I have 2 different "stops" for mine. One with a dial like yours. The other made to hold an indicator. Both came from flee-bay in a box lot of stuff. I had to make a new foot for the dial unit. I made it with points on the toe end it to get better clamping force to the way. I also left pivot points at the heal for it to take up any alignment errors. The other came with a foot. It has a set screw at the toe end to adjust it.

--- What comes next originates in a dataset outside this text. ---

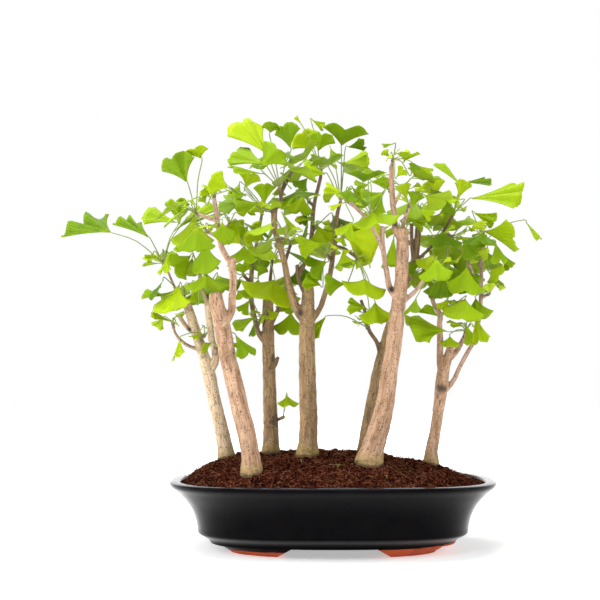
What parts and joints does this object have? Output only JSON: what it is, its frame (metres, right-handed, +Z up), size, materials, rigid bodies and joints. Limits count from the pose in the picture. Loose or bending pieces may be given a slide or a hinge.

You could also mill a bit off the bottom leaving a pivot point.


----------



## TOOLMASTER (Apr 19, 2016)

mill the bottom part of the top piece a bit


----------



## wildo (Apr 19, 2016)

Yeah, I have considered milling the bottom. I have a milling attachment for the lathe, so that shouldn't be a huge problem. More so, I figured that the 9" version would fit a bit better scale-wise. I might just keep this big thing, we'll see. The more I think about it, the more I think that a 2" travel dial indicator might be a much nicer option. I mean- if your threading and hit a stop like this, it doesn't kick off the split nut, does it? You've essentially crashed the carriage into the stop and could damage the split nut, I'd think. So it doesn't seem all that useful for threading. I guess I could see it being useful used further up the bed where you needed to turn something for a short longitudinal distance. That said, I'm seriously considering adding a DRO anyway.


----------



## kd4gij (Apr 19, 2016)

I use a 2" travel dial indicator. On most lathes you don't run in to a positive stop under power. You get close than feed by hand.


----------



## wildo (Apr 19, 2016)

kd4gij said:


> On most lathes you don't run in to a positive stop under power. You get close than feed by hand.



Oh- thanks for the clarification on that! I wasn't exactly sure. I thought there _might_ be an auto-kickoff feature on the half nuts (but didn't think there was).


----------